Rows from an object dataset
□ □ □ □ □

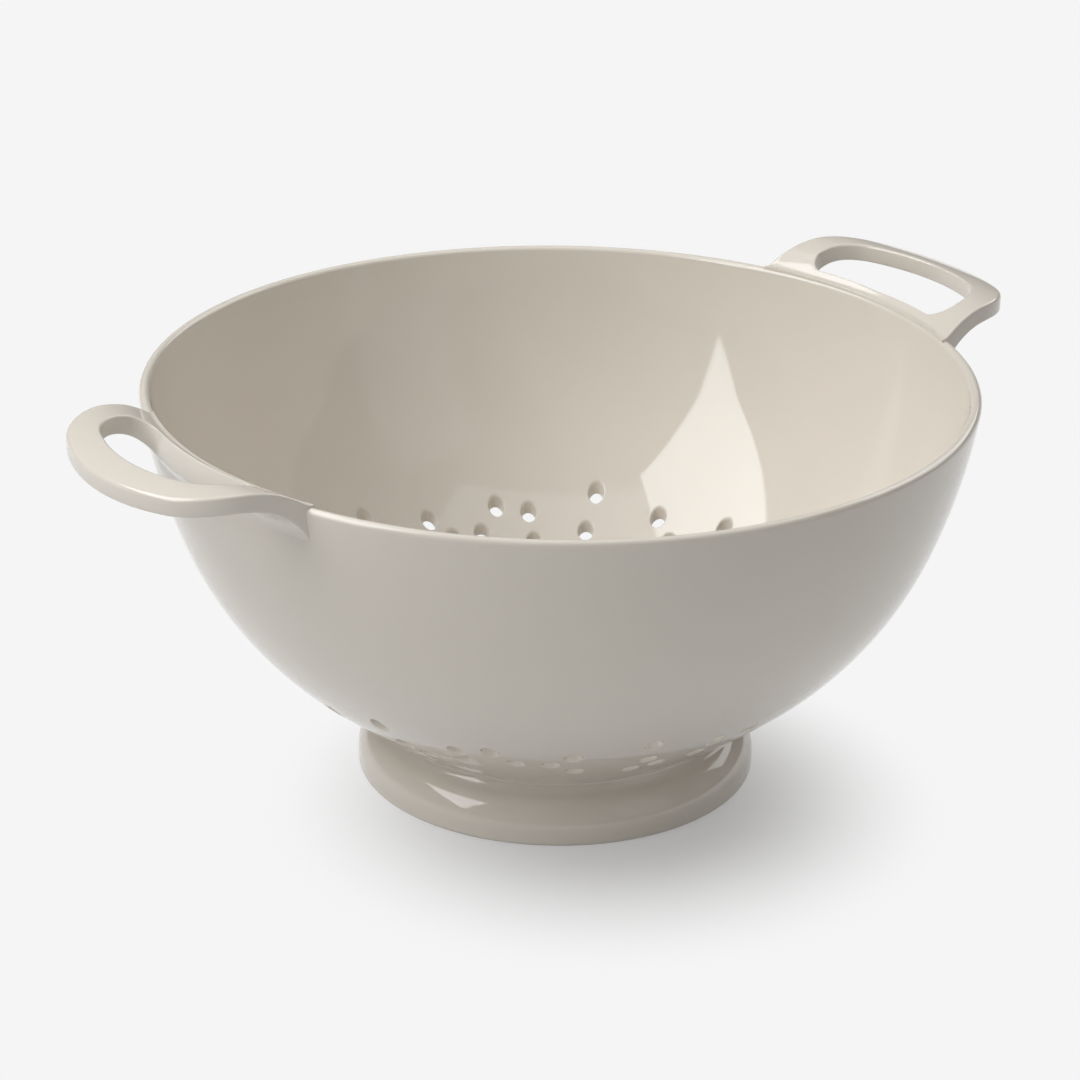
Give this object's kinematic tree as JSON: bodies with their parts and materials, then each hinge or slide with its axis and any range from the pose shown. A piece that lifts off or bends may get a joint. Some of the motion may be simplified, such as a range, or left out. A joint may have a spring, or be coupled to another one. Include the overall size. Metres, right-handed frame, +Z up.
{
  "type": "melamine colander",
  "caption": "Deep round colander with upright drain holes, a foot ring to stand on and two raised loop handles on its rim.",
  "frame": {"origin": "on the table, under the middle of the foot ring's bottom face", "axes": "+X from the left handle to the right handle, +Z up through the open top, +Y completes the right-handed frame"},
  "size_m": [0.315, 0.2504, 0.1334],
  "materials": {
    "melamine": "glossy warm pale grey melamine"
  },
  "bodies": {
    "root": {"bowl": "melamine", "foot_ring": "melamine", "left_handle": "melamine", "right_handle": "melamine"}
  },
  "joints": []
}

□ □ □ □ □

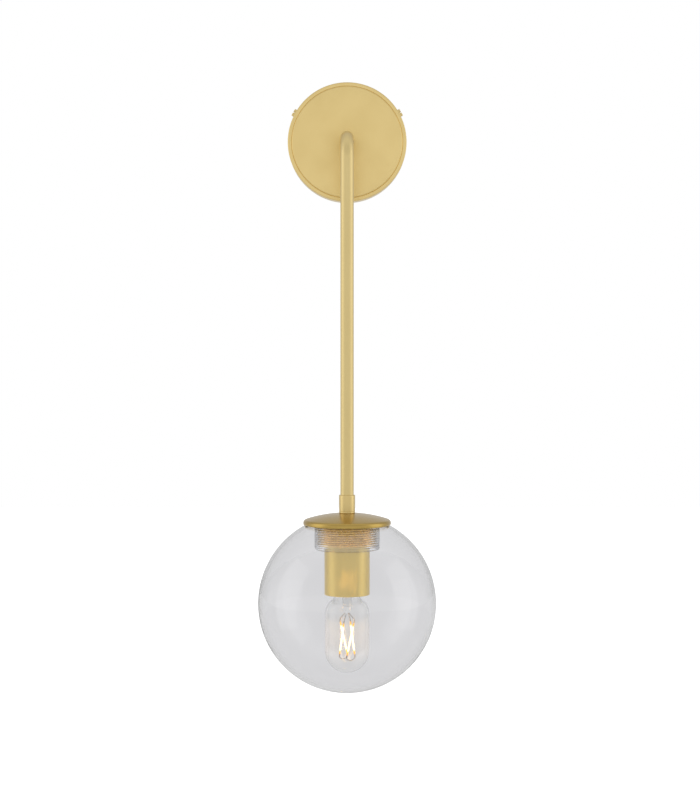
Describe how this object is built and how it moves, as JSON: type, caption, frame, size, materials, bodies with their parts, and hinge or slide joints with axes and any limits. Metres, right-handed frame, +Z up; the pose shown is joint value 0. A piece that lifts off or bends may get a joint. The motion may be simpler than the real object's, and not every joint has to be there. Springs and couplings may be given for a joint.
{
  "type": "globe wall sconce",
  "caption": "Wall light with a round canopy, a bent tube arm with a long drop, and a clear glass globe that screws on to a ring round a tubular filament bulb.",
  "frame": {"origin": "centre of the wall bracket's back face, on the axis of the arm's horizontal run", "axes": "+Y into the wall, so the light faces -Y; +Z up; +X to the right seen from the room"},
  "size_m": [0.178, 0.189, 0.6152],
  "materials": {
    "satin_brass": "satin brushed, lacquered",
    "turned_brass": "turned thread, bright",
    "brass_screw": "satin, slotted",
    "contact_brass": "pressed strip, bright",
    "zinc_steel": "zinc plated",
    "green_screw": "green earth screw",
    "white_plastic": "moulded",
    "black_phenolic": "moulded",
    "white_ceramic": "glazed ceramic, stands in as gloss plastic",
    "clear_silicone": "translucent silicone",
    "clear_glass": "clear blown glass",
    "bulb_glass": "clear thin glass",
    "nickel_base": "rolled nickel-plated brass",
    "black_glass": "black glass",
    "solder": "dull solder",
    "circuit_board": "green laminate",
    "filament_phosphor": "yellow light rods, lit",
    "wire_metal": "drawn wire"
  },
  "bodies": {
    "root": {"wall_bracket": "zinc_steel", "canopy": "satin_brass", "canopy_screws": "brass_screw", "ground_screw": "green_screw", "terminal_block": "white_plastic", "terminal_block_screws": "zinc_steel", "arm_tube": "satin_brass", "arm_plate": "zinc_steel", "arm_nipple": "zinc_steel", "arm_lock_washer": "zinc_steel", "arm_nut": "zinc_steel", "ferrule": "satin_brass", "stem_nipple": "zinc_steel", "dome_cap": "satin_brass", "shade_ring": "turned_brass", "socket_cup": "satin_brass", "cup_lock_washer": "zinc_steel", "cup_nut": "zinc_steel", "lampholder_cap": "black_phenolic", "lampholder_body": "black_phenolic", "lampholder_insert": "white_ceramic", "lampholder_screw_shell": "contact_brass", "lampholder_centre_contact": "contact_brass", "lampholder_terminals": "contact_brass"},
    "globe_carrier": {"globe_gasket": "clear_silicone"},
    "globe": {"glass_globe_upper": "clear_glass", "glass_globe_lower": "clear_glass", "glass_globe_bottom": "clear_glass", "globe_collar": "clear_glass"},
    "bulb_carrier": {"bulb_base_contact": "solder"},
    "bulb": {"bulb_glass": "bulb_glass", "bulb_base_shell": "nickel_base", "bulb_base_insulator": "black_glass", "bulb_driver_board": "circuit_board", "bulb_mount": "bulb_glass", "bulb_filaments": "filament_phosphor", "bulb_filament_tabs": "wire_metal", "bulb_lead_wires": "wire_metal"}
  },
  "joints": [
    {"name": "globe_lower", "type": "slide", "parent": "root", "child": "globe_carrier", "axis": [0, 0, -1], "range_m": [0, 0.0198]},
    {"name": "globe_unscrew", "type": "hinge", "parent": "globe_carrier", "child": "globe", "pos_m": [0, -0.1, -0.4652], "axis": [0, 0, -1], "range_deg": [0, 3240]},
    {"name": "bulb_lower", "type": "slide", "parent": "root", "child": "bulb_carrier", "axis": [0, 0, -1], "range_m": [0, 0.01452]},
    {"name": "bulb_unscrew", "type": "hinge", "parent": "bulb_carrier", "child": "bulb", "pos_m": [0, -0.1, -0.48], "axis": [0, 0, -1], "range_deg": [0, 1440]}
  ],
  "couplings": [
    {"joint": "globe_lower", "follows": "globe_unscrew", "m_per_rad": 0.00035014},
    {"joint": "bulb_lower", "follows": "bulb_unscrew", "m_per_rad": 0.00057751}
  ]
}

□ □ □ □ □

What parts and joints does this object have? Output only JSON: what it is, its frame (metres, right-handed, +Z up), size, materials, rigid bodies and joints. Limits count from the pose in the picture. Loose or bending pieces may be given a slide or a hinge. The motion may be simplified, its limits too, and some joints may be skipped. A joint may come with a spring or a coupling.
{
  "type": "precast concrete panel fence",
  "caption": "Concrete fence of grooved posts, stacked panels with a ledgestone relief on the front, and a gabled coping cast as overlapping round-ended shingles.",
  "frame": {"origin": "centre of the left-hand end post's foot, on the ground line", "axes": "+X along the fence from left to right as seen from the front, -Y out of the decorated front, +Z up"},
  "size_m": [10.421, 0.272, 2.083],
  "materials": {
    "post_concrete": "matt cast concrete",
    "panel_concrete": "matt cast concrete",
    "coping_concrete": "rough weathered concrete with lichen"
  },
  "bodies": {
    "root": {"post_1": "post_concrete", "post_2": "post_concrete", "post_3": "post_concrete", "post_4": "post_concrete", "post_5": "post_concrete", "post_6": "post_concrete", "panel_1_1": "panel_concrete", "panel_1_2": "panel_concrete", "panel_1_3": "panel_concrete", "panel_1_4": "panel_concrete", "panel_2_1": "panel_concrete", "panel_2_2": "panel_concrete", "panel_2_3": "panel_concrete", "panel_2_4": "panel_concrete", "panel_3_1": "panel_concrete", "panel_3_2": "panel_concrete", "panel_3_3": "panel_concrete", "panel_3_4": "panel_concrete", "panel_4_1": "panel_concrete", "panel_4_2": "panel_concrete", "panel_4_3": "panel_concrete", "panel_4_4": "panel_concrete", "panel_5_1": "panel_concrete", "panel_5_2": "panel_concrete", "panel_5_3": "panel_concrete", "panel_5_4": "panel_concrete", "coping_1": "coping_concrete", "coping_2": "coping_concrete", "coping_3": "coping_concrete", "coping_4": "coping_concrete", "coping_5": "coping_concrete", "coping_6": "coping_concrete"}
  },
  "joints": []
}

□ □ □ □ □

▶ [The request]: Look for lines containing the string "their" and copy them all.

▶ [The output]:
Give this object's kinematic tree as JSON: bodies with their parts and materials, then each hinge or slide with its axis and any range from the pose shown. A piece that lifts off or bends may get a joint. Some of the motion may be simplified, such as a range, or left out. A joint may have a spring, or be coupled to another one. Include the overall size. Metres, right-handed frame, +Z up.
Describe how this object is built and how it moves, as JSON: type, caption, frame, size, materials, bodies with their parts, and hinge or slide joints with axes and any limits. Metres, right-handed frame, +Z up; the pose shown is joint value 0. A piece that lifts off or bends may get a joint. The motion may be simpler than the real object's, and not every joint has to be there. Springs and couplings may be given for a joint.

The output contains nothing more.